My wife has the 945 (after Garmin replaced 2 935s for similar issues) and I have the 920.  We swim the same time, start at the same place and swim virtually the same (similar route).  Today the 920 recorded 2650 yards in 46:32, but her 945 showed 2554 yards in 45:08. You can see (if the image loads) how the markers are off for each 500, 920 is the top, 945 is the bottom image.  We tried to troubleshoot this before OWS season ended last fall.  It's incredibly frustrating that the newer watches seem to have this much data disparity.  Based on her lines I'm estimating it's about 200 yards off.

  • Not that I swim with my 945, but I know that swimming is hard since the watch picks up the GPS in the short time the hand is in the air before it goes back into the water. To rule out that your swimming techniques are very different, have you tried swapping watches to see what results you will get?

    Another thought - since the times are different, you haven't enabled auto-pause for her watch?

    I don't think that a 100 yard difference is a big deviation, but that's just my opinion.

  • I read your formulation that you set the older watch, the 920, as the reference.
    So the difference between the 920 and the 945 is only 96 yards or 3.6%. I would say, 96 yards (88m) is ~3.5 laps in a 25m pool. 
    I don't get how you can get to 200 yards. I also don't understand the problem with 3.6%.

    You don't tell us wich stroke you use, but I assume freestyle. half of that time the watch was under water. What do you expect?
    Distance is only calculated from GPS signal wich is known for its inability to travel through water.

    If you need it more precise, do it like DC Rainmaker and put the watch an a buoy you pull behind yourself.
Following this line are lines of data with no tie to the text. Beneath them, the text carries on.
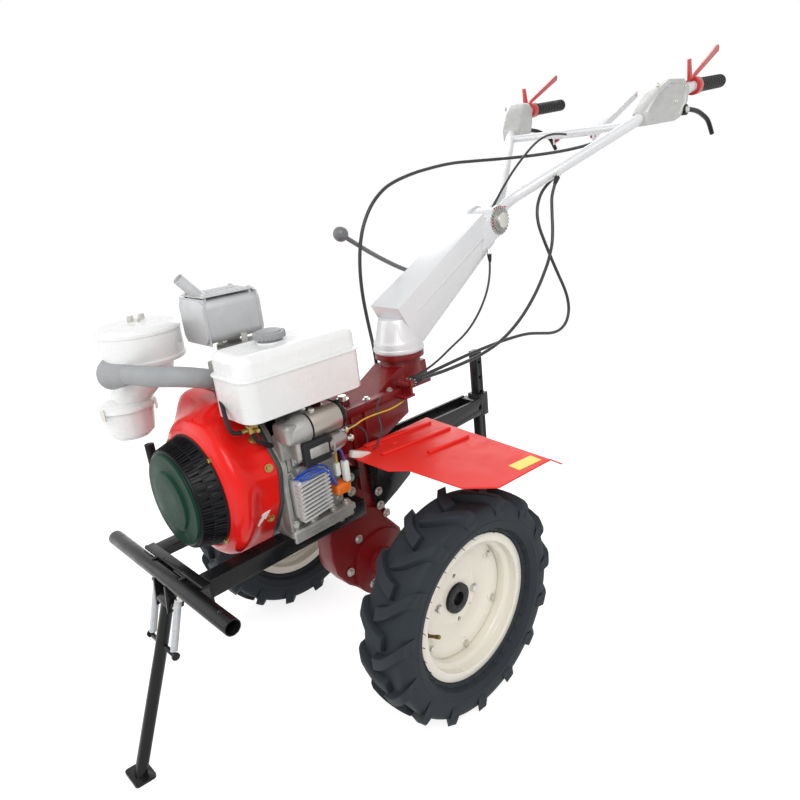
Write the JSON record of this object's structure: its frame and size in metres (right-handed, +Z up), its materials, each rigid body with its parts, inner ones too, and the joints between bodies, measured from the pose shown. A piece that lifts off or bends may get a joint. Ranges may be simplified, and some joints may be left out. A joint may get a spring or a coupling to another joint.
{
  "type": "walk-behind power weeder",
  "caption": "Walk-behind power weeder: rail frame, recoil-start engine, tall gearbox, lugged wheels, fenders, folding front stand and raised swivelling handlebars.",
  "frame": {"origin": "on the ground in the middle of the machine's length and width", "axes": "+X forward towards the bumper and stand, +Y to the machine's left, +Z up"},
  "size_m": [1.932, 0.96, 1.588],
  "materials": {
    "bare_steel": "machined steel",
    "cast_alloy": "as-cast aluminium",
    "cover_green": "dark green moulding",
    "engine_red": "gloss red paint",
    "fender_red": "bright red paint on sheet",
    "frame_black": "gloss black paint on steel",
    "gearbox_red": "dark red paint on a casting",
    "lever_red": "red paint",
    "plug_white": "white connector",
    "recoil_black": "black moulding",
    "rim_cream": "cream enamel on steel",
    "rubber_black": "black rubber",
    "silver_paint": "pale silver paint on steel",
    "starter_metal": "brushed motor shell",
    "tank_paint": "pale grey paint",
    "tyre": "black tyre rubber",
    "zinc": "zinc plated steel"
  },
  "bodies": {
    "chassis": {"bumper_tube": "frame_black", "cross_plate": "frame_black", "stand_bracket": "frame_black", "rail_left": "frame_black", "rail_right": "frame_black", "crankcase": "cast_alloy", "cylinder": "cast_alloy", "back_plate": "frame_black", "fan_shroud": "engine_red", "recoil_band": "recoil_black", "recoil_cover": "cover_green", "pull_handle": "recoil_black", "fuel_tank": "tank_paint", "tank_cap": "recoil_black", "tank_bracket": "frame_black", "muffler": "frame_black", "air_cleaner": "tank_paint", "intake_duct": "rubber_black", "starter_motor": "starter_metal", "regulator": "cast_alloy", "wiring_plugs": "plug_white", "gearbox_case": "gearbox_red", "gearbox_cover": "gearbox_red", "mount_blocks": "frame_black", "rear_hitch": "frame_black", "depth_bar": "frame_black", "fender_left": "fender_red", "fender_right": "fender_red", "fender_brackets": "frame_black"},
    "wheel_left": {"tyre_left": "tyre", "rim_left": "rim_cream", "hub_left": "frame_black", "half_shaft_left": "bare_steel"},
    "wheel_right": {"tyre_right": "tyre", "rim_right": "rim_cream", "hub_right": "frame_black", "half_shaft_right": "bare_steel"},
    "stand": {"stand_leg": "frame_black", "stand_spring_left": "zinc", "stand_spring_right": "zinc"},
    "column": {"handle_column": "silver_paint", "clamp_bolt": "zinc", "gear_lever": "frame_black", "cable_clutch": "rubber_black", "cable_throttle": "rubber_black", "cable_brake": "rubber_black", "cable_stop": "rubber_black"},
    "handlebar": {"handlebar": "silver_paint", "handle_panel": "silver_paint", "grips": "rubber_black", "lever_brackets": "cast_alloy", "clutch_levers": "frame_black", "red_levers": "lever_red", "cable_clutch_upper": "rubber_black", "cable_throttle_upper": "rubber_black", "cable_brake_upper": "rubber_black"}
  },
  "joints": [
    {"name": "wheel_left_spin", "type": "hinge", "parent": "chassis", "child": "wheel_left", "pos_m": [0.34, 0.34, 0.26], "axis": [0, 1, 0], "continuous": true},
    {"name": "wheel_right_spin", "type": "hinge", "parent": "chassis", "child": "wheel_right", "pos_m": [0.34, -0.34, 0.26], "axis": [0, 1, 0], "continuous": true},
    {"name": "stand_fold", "type": "hinge", "parent": "chassis", "child": "stand", "pos_m": [0.84423, 0, 0.35553], "axis": [0, 1, 0], "range_deg": [0, 75], "deforming": ["stand_spring_left", "stand_spring_right"]},
    {"name": "handle_swivel", "type": "hinge", "parent": "chassis", "child": "column", "pos_m": [0.19003, 0, 0.76273], "axis": [0.1011, 0, 0.9949], "range_deg": [-30, 30], "deforming": ["cable_clutch", "cable_throttle", "cable_brake", "cable_stop"]},
    {"name": "handle_tilt", "type": "hinge", "parent": "column", "child": "handlebar", "pos_m": [-0.16013, 0, 1.07572], "axis": [0, 1, 0], "range_deg": [-30, 10], "deforming": ["cable_clutch_upper", "cable_throttle_upper", "cable_brake_upper"]}
  ]
}
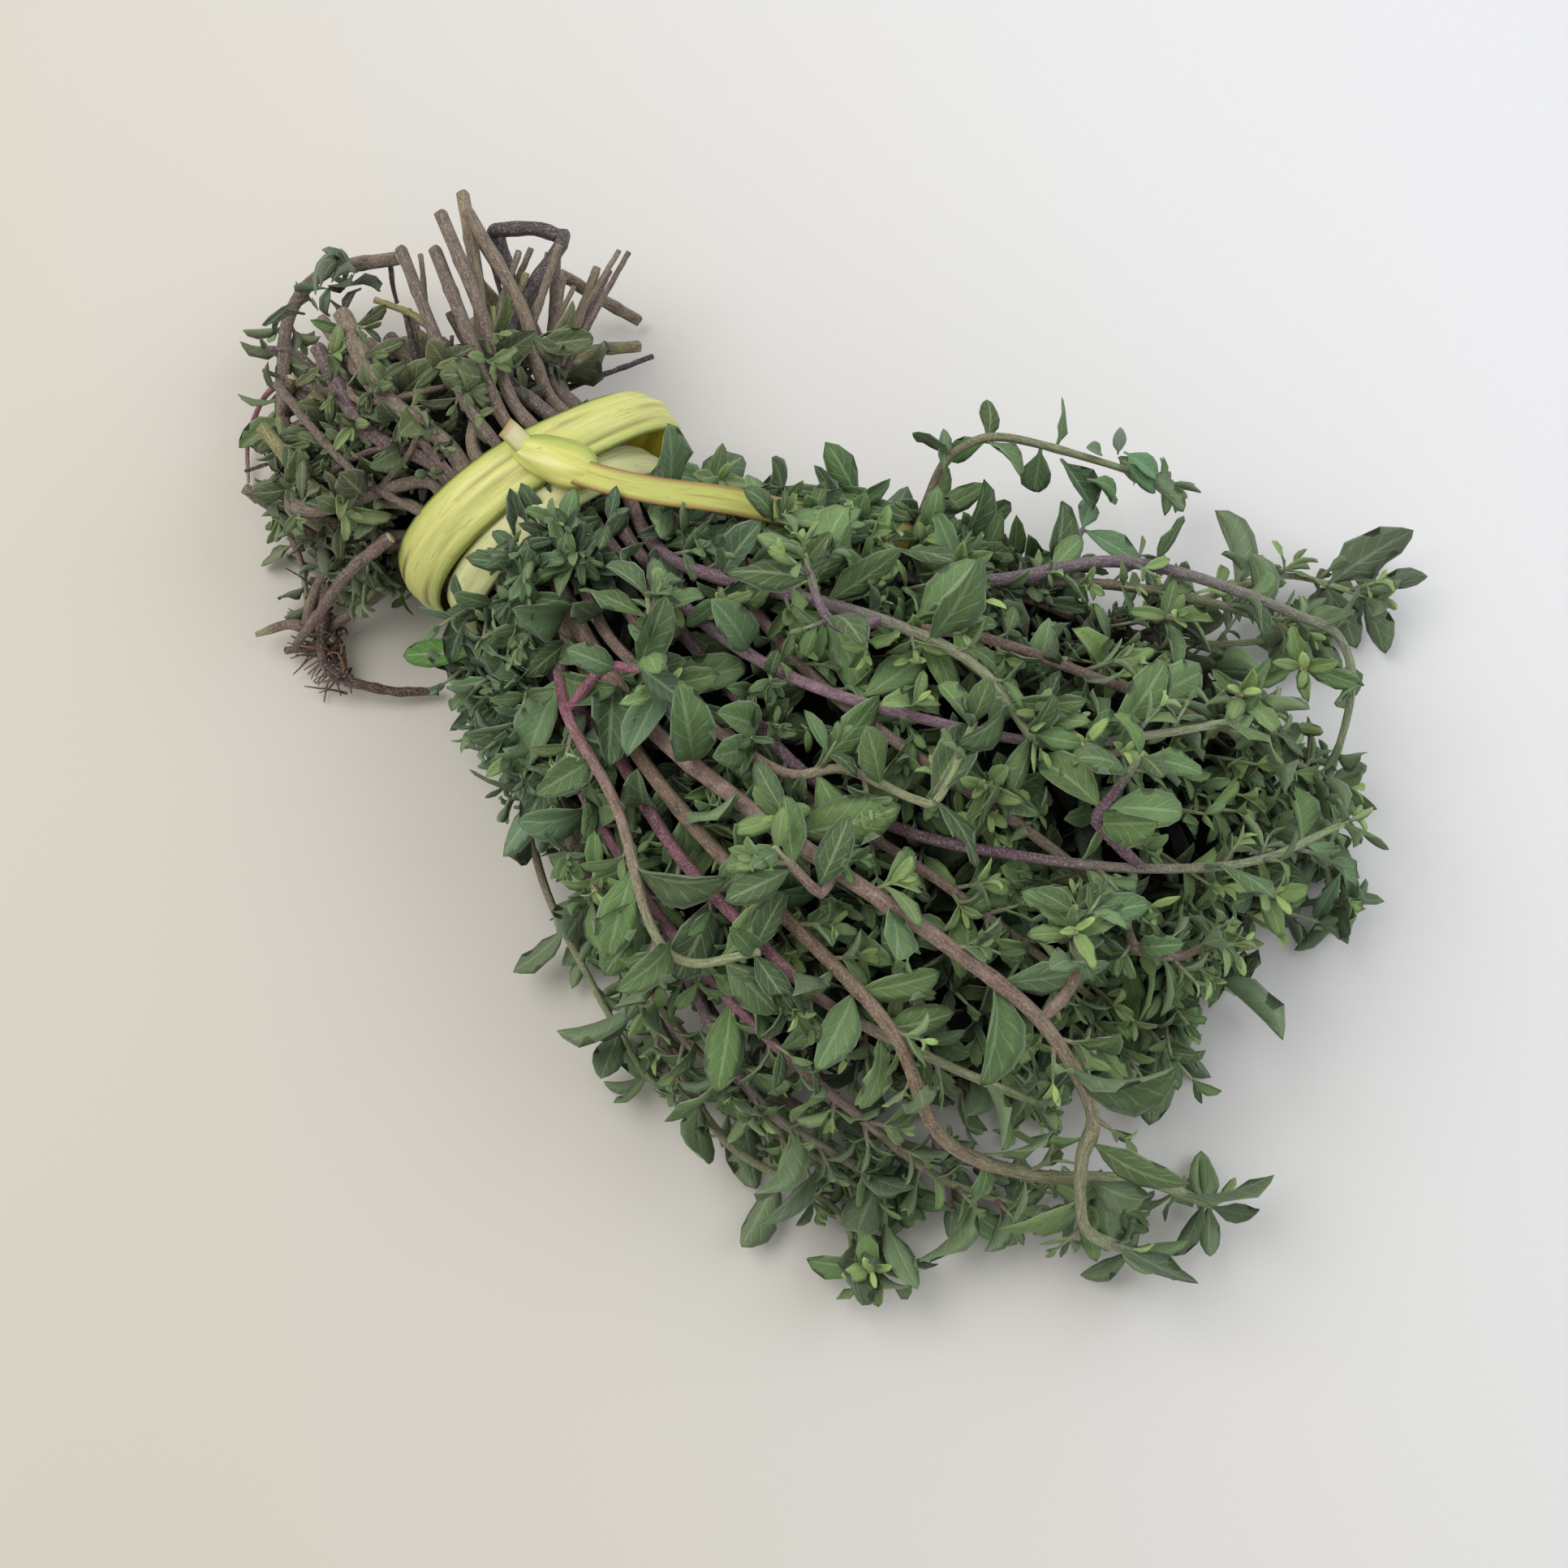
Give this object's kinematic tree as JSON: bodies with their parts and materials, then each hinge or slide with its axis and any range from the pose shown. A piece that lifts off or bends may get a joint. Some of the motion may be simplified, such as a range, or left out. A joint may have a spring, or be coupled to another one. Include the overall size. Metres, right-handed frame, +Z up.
{
  "type": "marjoram bundle",
  "caption": "Cut bundle of fresh marjoram lying on its side: leafy sprigs that fan out from a neck tied with a knotted strip of green leaf, with bare cut ends behind it.",
  "frame": {"origin": "middle of the bounding box in plan, on the surface that the bundle lies on", "axes": "+X along the bundle from the cut ends to the leafy tips, +Y across it to its left when seen from above looking along +X, +Z up"},
  "size_m": [0.2722, 0.1954, 0.0809],
  "materials": {
    "foliage": "matt, finely felted green leaf",
    "leaf_strip": "fresh yellow-green leaf blade with a soft sheen"
  },
  "bodies": {
    "root": {"arching_sprig": "foliage", "bare_sprig": "foliage", "brown_sprig": "foliage", "crimson_sprig": "foliage", "dusky_sprig": "foliage", "edge_sprig": "foliage", "far_corner_sprig": "foliage", "far_sprig": "foliage", "floor_sprig_far": "foliage", "floor_sprig_near": "foliage", "front_floor_sprig": "foliage", "front_sprig": "foliage", "heart": "foliage", "hooked_sprig": "foliage", "leaf_strip_tie": "leaf_strip", "left_flank_sprig": "foliage", "lilac_sprig": "foliage", "lower_side_sprig": "foliage", "mauve_sprig": "foliage", "pink_sprig": "foliage", "ridge_sprig": "foliage", "thick_sprig": "foliage", "tip_sprig": "foliage", "trailing_sprig": "foliage", "upper_side_sprig": "foliage", "violet_sprig": "foliage", "wine_sprig": "foliage"}
  },
  "joints": []
}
But I don't know if that's worth the effort for 96 yards of 2650 yards.

  • Actually, the 945 is possibly the right one.

    My triathlon coach and one training partner have the 920.
    Me and others training partners have the 935 and 945.

    We do a lot of OWS together, at least one time a week during the entire year.
    After weeks of complaining about the accuracy of the 945, I find out that the older watches don't catch the round portions of the path properly.
    When we do point-to-point swimmings, which are virtually in a straight line, the distance and the pace between 920, 935, and 945 are almost spot on.

    Per your screenshot, the first auto lap is almost identical in both maps.
    Then, the second one shows a very sharp line going into the land.
    After that, the laps differ between the two maps.
    Between laps 3 and 4, there is another sharp line.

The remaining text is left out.